Breast Cancer Vaccine Shows Promise For Women
The most promising news yet, related to prevention of breast cancer, was published by researchers from the Cleveland Clinic in Ohio.
A vaccine that uses the body's own immune system to attack tumor cells has been shown to be effective as a killer of established cancerous breast tumors in mice. The same vaccine was effective at preventing breast cancer in mice that were genetically altered to develop breast cancers. And this vaccine was effective with only one administration.
The team of researchers from the Department of Immunology at the Lerner Research Institute at the Cleveland Clinic used a natural substance called alpha-lactalbumin that is only released by breast cancer cells and by normal cells during lactation to create a vaccine. The vaccine enabled the mice to develop antibodies powerful enough to prevent breast cancers and kill existing cancers by using the mouse's own immune system to fight against it.

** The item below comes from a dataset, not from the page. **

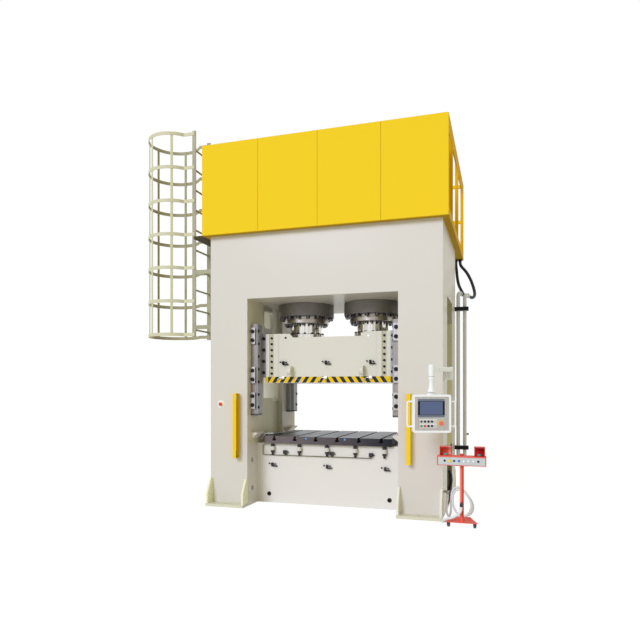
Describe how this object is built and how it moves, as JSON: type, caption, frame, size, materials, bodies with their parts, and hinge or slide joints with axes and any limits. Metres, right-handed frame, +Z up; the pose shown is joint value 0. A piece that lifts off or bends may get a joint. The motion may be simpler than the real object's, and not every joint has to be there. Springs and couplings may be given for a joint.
{
  "type": "hydraulic press",
  "caption": "Straight-side hydraulic press with a sliding ram between two columns, a slotted bolster, a guarded deck, a caged ladder, a swinging operator panel and a two-hand control stand.",
  "frame": {"origin": "on the floor, at the centre of the welded frame and of its four anchor holes", "axes": "+X to the right as seen by the operator, +Y to the rear, +Z up along the slide's stroke"},
  "size_m": [5.1858, 3.5395, 5.638],
  "materials": {
    "frame_paint": "satin",
    "slide_paint": "satin",
    "hazard_yellow": "satin",
    "dark_steel": "satin",
    "cast_grey": "satin",
    "ground_steel": "polished",
    "guide_paint": "satin",
    "shoe_metal": "satin",
    "black_metal": "satin",
    "guard_yellow": "gloss",
    "tank_grey": "satin",
    "motor_blue": "satin",
    "steel_block": "satin",
    "ladder_paint": "satin",
    "pipe_grey": "satin",
    "hose_rubber": "matte",
    "conduit_sleeve": "matte",
    "arm_white": "gloss",
    "panel_white": "gloss",
    "panel_steel": "satin",
    "screen_face": "gloss",
    "stop_plate": "gloss",
    "plastic_red": "gloss",
    "plastic_black": "gloss",
    "plastic_green": "gloss",
    "plastic_blue": "gloss",
    "plastic_yellow": "gloss",
    "plastic_white": "gloss",
    "key_metal": "polished",
    "stand_red": "gloss",
    "stand_panel": "satin",
    "castor_zinc": "satin",
    "castor_tread": "matte"
  },
  "bodies": {
    "press": {"frame": "frame_paint", "bolster": "dark_steel", "bed_fittings": "black_metal", "guide_rails": "guide_paint", "cylinders": "cast_grey", "gland_rings": "ground_steel", "deck": "guard_yellow", "guard_frame": "guard_yellow", "guard_panels": "guard_yellow", "oil_tank": "tank_grey", "power_units": "motor_blue", "valve_block": "steel_block", "ladder": "ladder_paint", "ladder_cage": "ladder_paint", "curtain_guards": "guard_yellow", "column_stop_box": "stop_plate", "return_pipes": "pipe_grey", "pipe_clamps": "black_metal", "hose_inner": "hose_rubber", "hose_outer": "hose_rubber", "conduit": "conduit_sleeve", "pendant_bracket": "arm_white", "stand_base": "stand_red", "stand_box": "stand_red", "stand_face": "stand_panel"},
    "slide": {"slide": "slide_paint", "slide_plate": "hazard_yellow", "slide_shoes": "shoe_metal", "slide_fittings": "black_metal", "plungers": "ground_steel"},
    "pendant_arm": {"pendant_arm": "arm_white"},
    "pendant_panel": {"pendant_hanger": "arm_white", "panel_housing": "panel_white", "panel_face": "panel_steel", "panel_screen": "screen_face"},
    "panel_selector": {"panel_selector": "key_metal"},
    "panel_button_left": {"panel_button_left": "plastic_black"},
    "panel_button_middle": {"panel_button_middle": "plastic_black"},
    "panel_button_right": {"panel_button_right": "plastic_black"},
    "panel_start_button": {"panel_start_button": "plastic_green"},
    "panel_stop_button": {"panel_stop_button": "plastic_red"},
    "panel_lower_button_left": {"panel_lower_button_left": "plastic_black"},
    "panel_lower_button_right": {"panel_lower_button_right": "plastic_black"},
    "panel_emergency_stop": {"panel_emergency_stop": "plastic_red"},
    "stand_selector_left": {"stand_selector_left": "plastic_black"},
    "stand_yellow_stop": {"stand_yellow_stop": "plastic_yellow"},
    "stand_button_black": {"stand_button_black": "plastic_black"},
    "stand_button_blue": {"stand_button_blue": "plastic_blue"},
    "stand_selector_right": {"stand_selector_right": "plastic_white"},
    "stand_button_end": {"stand_button_end": "plastic_black"},
    "palm_button_left": {"palm_button_left": "plastic_green"},
    "stand_emergency_stop": {"stand_emergency_stop": "plastic_red"},
    "palm_button_right": {"palm_button_right": "plastic_green"},
    "column_emergency_stop": {"column_emergency_stop": "plastic_red"},
    "castor_fork_left": {"castor_fork_left": "castor_zinc"},
    "castor_wheel_left": {"castor_wheel_left": "castor_tread"},
    "castor_fork_right": {"castor_fork_right": "castor_zinc"},
    "castor_wheel_right": {"castor_wheel_right": "castor_tread"},
    "castor_fork_rear": {"castor_fork_rear": "castor_zinc"},
    "castor_wheel_rear": {"castor_wheel_rear": "castor_tread"}
  },
  "joints": [
    {"name": "slide_stroke", "type": "slide", "parent": "press", "child": "slide", "axis": [0, 0, 1], "range_m": [-0.6, 0]},
    {"name": "arm_swing", "type": "hinge", "parent": "press", "child": "pendant_arm", "pos_m": [1.767, -0.774, 1.875], "axis": [0, 0, 1], "range_deg": [0, 100]},
    {"name": "panel_swivel", "type": "hinge", "parent": "pendant_arm", "child": "pendant_panel", "pos_m": [1.618, -1.67, 1.8], "axis": [0, 0, 1], "range_deg": [-90, 90]},
    {"name": "panel_selector_turn", "type": "hinge", "parent": "pendant_panel", "child": "panel_selector", "pos_m": [1.50936, -1.74777, 1.3105], "axis": [0.3007, -0.9537, 0], "range_deg": [-45, 45]},
    {"name": "panel_button_left_press", "type": "slide", "parent": "pendant_panel", "child": "panel_button_left", "axis": [0.3007, -0.9537, 0], "range_m": [-0.004, 0], "stiffness_N_per_m": 1200, "springref_m": 0.002},
    {"name": "panel_button_middle_press", "type": "slide", "parent": "pendant_panel", "child": "panel_button_middle", "axis": [0.3007, -0.9537, 0], "range_m": [-0.004, 0], "stiffness_N_per_m": 1200, "springref_m": 0.002},
    {"name": "panel_button_right_press", "type": "slide", "parent": "pendant_panel", "child": "panel_button_right", "axis": [0.3007, -0.9537, 0], "range_m": [-0.004, 0], "stiffness_N_per_m": 1200, "springref_m": 0.002},
    {"name": "panel_start_button_press", "type": "slide", "parent": "pendant_panel", "child": "panel_start_button", "axis": [0.3007, -0.9537, 0], "range_m": [-0.004, 0], "stiffness_N_per_m": 1200, "springref_m": 0.002},
    {"name": "panel_stop_button_press", "type": "slide", "parent": "pendant_panel", "child": "panel_stop_button", "axis": [0.3007, -0.9537, 0], "range_m": [-0.004, 0], "stiffness_N_per_m": 1200, "springref_m": 0.002},
    {"name": "panel_lower_button_left_press", "type": "slide", "parent": "pendant_panel", "child": "panel_lower_button_left", "axis": [0.3007, -0.9537, 0], "range_m": [-0.004, 0], "stiffness_N_per_m": 1200, "springref_m": 0.002},
    {"name": "panel_lower_button_right_press", "type": "slide", "parent": "pendant_panel", "child": "panel_lower_button_right", "axis": [0.3007, -0.9537, 0], "range_m": [-0.004, 0], "stiffness_N_per_m": 1200, "springref_m": 0.002},
    {"name": "panel_emergency_stop_press", "type": "slide", "parent": "pendant_panel", "child": "panel_emergency_stop", "axis": [0.3007, -0.9537, 0], "range_m": [-0.004, 0]},
    {"name": "stand_selector_left_turn", "type": "hinge", "parent": "press", "child": "stand_selector_left", "pos_m": [1.756, -1.465, 0.821], "axis": [0, -1, 0], "range_deg": [-45, 45]},
    {"name": "stand_yellow_stop_press", "type": "slide", "parent": "press", "child": "stand_yellow_stop", "axis": [0, -1, 0], "range_m": [-0.004, 0]},
    {"name": "stand_button_black_press", "type": "slide", "parent": "press", "child": "stand_button_black", "axis": [0, -1, 0], "range_m": [-0.004, 0], "stiffness_N_per_m": 1200, "springref_m": 0.002},
    {"name": "stand_button_blue_press", "type": "slide", "parent": "press", "child": "stand_button_blue", "axis": [0, -1, 0], "range_m": [-0.004, 0], "stiffness_N_per_m": 1200, "springref_m": 0.002},
    {"name": "stand_selector_right_turn", "type": "hinge", "parent": "press", "child": "stand_selector_right", "pos_m": [1.98457, -1.465, 0.821], "axis": [0, -1, 0], "range_deg": [-45, 45]},
    {"name": "stand_button_end_press", "type": "slide", "parent": "press", "child": "stand_button_end", "axis": [0, -1, 0], "range_m": [-0.004, 0], "stiffness_N_per_m": 1200, "springref_m": 0.002},
    {"name": "palm_button_left_press", "type": "slide", "parent": "press", "child": "palm_button_left", "axis": [0, 0, 1], "range_m": [-0.004, 0], "stiffness_N_per_m": 2500, "springref_m": 0.003},
    {"name": "stand_emergency_stop_press", "type": "slide", "parent": "press", "child": "stand_emergency_stop", "axis": [0, 0, 1], "range_m": [-0.004, 0]},
    {"name": "palm_button_right_press", "type": "slide", "parent": "press", "child": "palm_button_right", "axis": [0, 0, 1], "range_m": [-0.004, 0], "stiffness_N_per_m": 2500, "springref_m": 0.003},
    {"name": "column_emergency_stop_press", "type": "slide", "parent": "press", "child": "column_emergency_stop", "axis": [0, -1, 0], "range_m": [-0.004, 0]},
    {"name": "castor_fork_left_swivel", "type": "hinge", "parent": "press", "child": "castor_fork_left", "pos_m": [1.7985, -1.427, 0.063], "axis": [0, 0, 1], "continuous": true},
    {"name": "castor_wheel_left_roll", "type": "hinge", "parent": "castor_fork_left", "child": "castor_wheel_left", "pos_m": [1.7985, -1.411, 0.025], "axis": [1, 0, 0], "continuous": true},
    {"name": "castor_fork_right_swivel", "type": "hinge", "parent": "press", "child": "castor_fork_right", "pos_m": [2.1135, -1.427, 0.063], "axis": [0, 0, 1], "continuous": true},
    {"name": "castor_wheel_right_roll", "type": "hinge", "parent": "castor_fork_right", "child": "castor_wheel_right", "pos_m": [2.1135, -1.411, 0.025], "axis": [1, 0, 0], "continuous": true},
    {"name": "castor_fork_rear_swivel", "type": "hinge", "parent": "press", "child": "castor_fork_rear", "pos_m": [1.956, -1.157, 0.063], "axis": [0, 0, 1], "continuous": true},
    {"name": "castor_wheel_rear_roll", "type": "hinge", "parent": "castor_fork_rear", "child": "castor_wheel_rear", "pos_m": [1.956, -1.141, 0.025], "axis": [1, 0, 0], "continuous": true}
  ]
}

The Cleveland Clinic researchers are very positive about the application of this technology for women, although, of course, some changes would have to be made. But alpha-lactalbumin is also the most common protein expressed in human breast cancers, as well as in lactating women. Though the protein causes inflammation during lactation, it does not cause inflammation in non-lactating females; therefore, when administered to post child-bearing and premenopausal women, researchers believe that it will be a safe time to allow the body to develop immunity to the cancerous proteins.
Dr Vincent Tuohy, lead researcher, would like to start human testing later this year. Unless this research is fast-tracked, however, he does not expect to have a human vaccine approved for another 10 years!
The research was published in the May 30, 2010 issue of the journal Nature.